While Entin was skeptical of the amendment conflicting with consent laws, he was dismissive when it comes to its impact on gender-affirming care.

“That strikes me as a real reach,” he said of the argument.

Opponents of the reproductive rights amendment contend it would allow minors to get gender-affirming care up to and including surgery without parents even knowing. Physicians have repeatedly asserted that they don’t offer surgery to minors and that other treatment like hormone therapy requires parental consent.

That hasn’t stopped political groups from running ads making the claim, and it hasn’t stopped politicians from repeating it on the campaign trail. LaRose described gender-affirming care as “child abuse.” His opponent for the Republican U.S. Senate nomination, Bernie Moreno, described it as “mutilation.”
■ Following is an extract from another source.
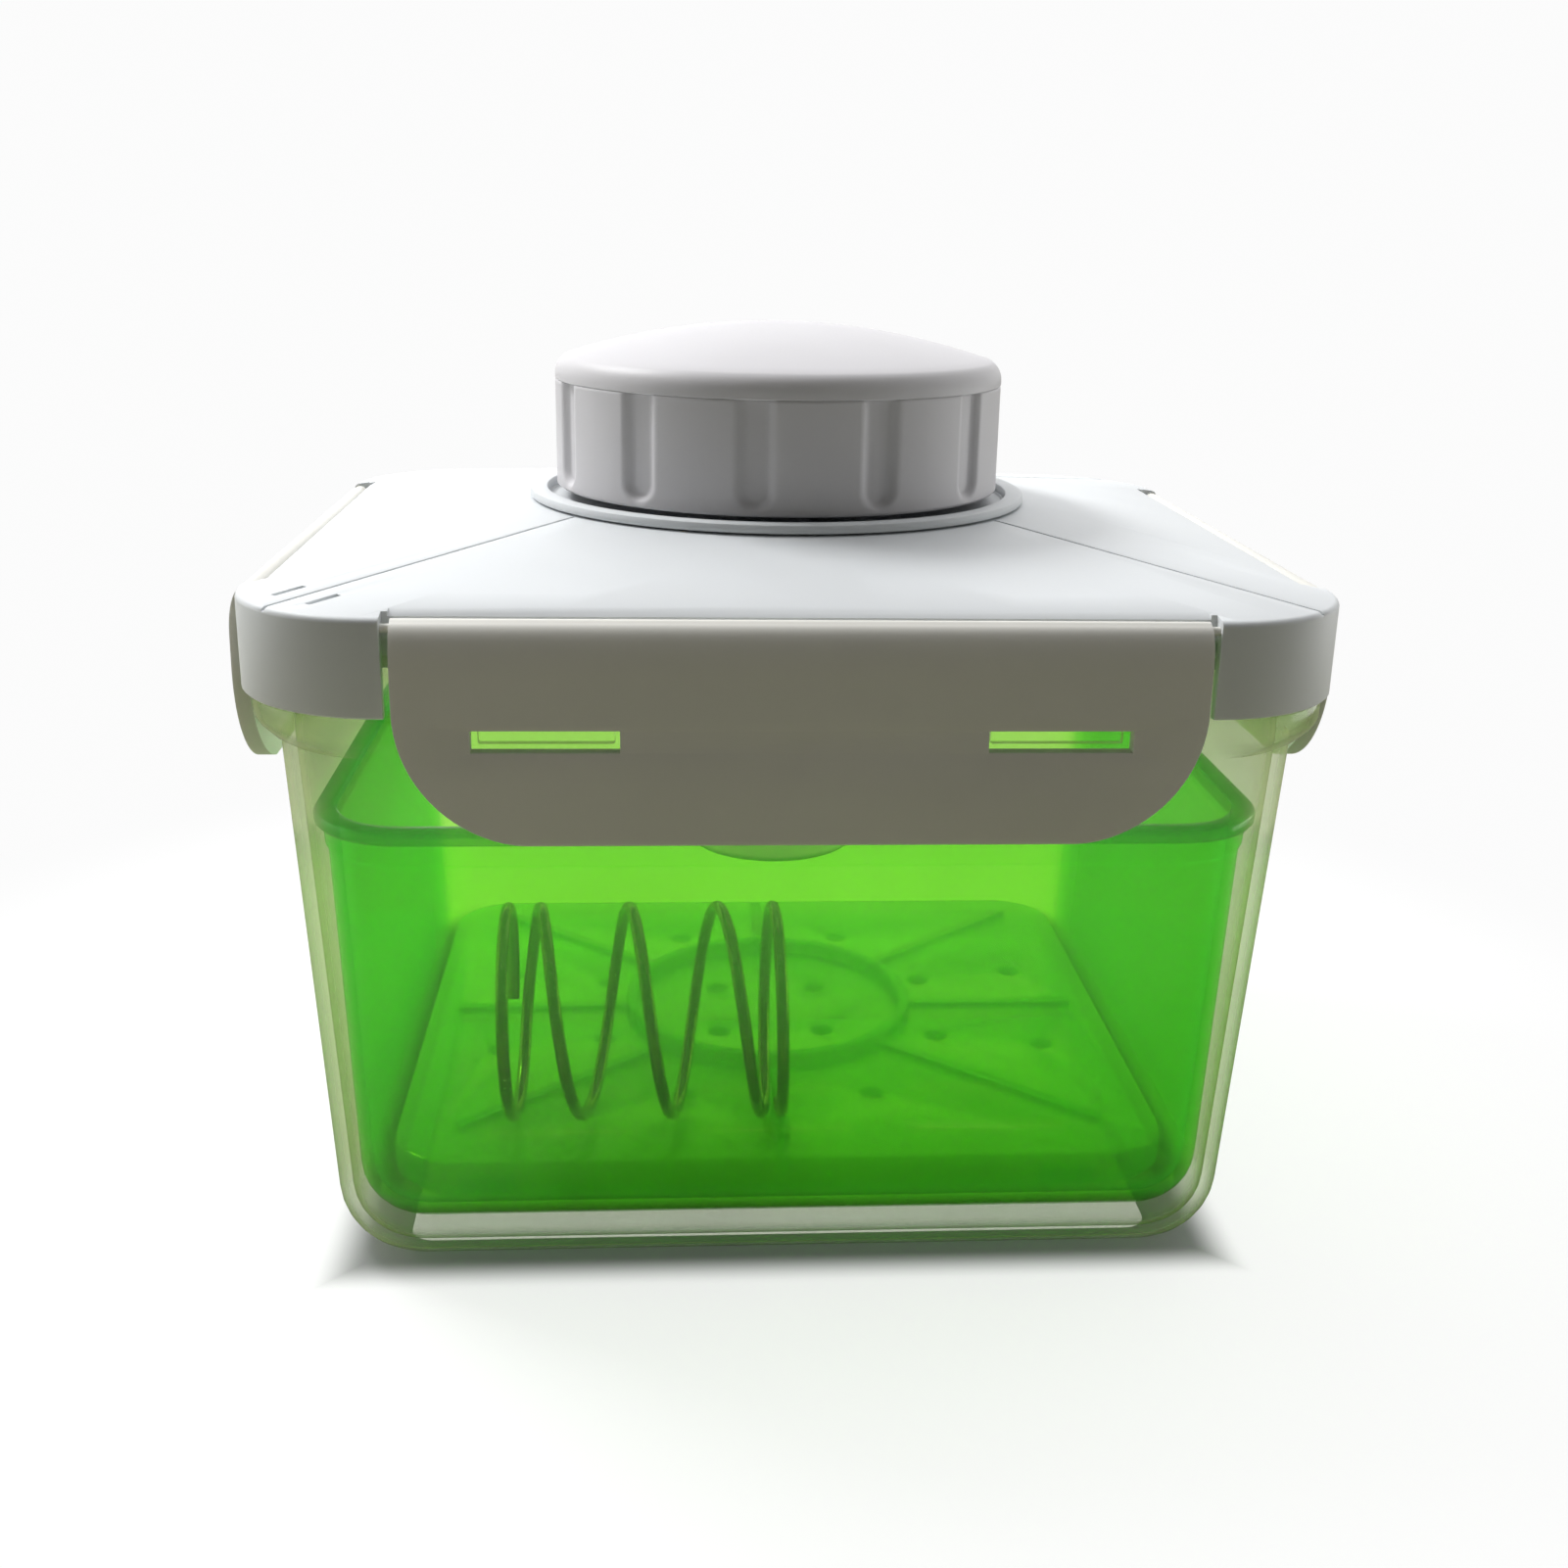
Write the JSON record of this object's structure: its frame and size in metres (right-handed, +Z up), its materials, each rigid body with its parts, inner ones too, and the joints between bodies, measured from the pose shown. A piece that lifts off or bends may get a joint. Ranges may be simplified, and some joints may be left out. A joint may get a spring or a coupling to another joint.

The amendment carries a provision describing reproductive decisions as “including but not limited to” a handful of services like contraception, fertility treatment and abortion. That phrasing is intentionally open-ended, and Entin allowed it’s possible that other sorts of care might fit under the umbrella. But he argued courts have significant experience determining what does and doesn’t fit into a list, and the amendment is silent on gender-affirming care.

“Not only is (the amendment) silent, but it’s hard to envision how you could bring gender-affirming care into the amendment through ‘including but not limited to’ language,” Entin said.

“So, I think it is — to be kind — I think it is unlikely that a court would read this amendment as protecting a right to gender-affirming care for anyone of whatever age,” he added.

Kobil was just as dismissive of opponents’ arguments about gender-affirming care, but he took a different tack. After 40 years of practicing law, Kobil said, he knows a straw man argument when he sees it.

“Polling is better for gender-affirming care,” he explained. “That’s why they’re not seeking to engage directly on abortion, and why they want to distract from the fact that Ohio has severely limited the ability of, say, a 10-year-old to obtain an abortion after she has been raped.

“They don’t want to talk about that,” he added. “They’d much rather talk about something that’s not directly raised by the amendment.”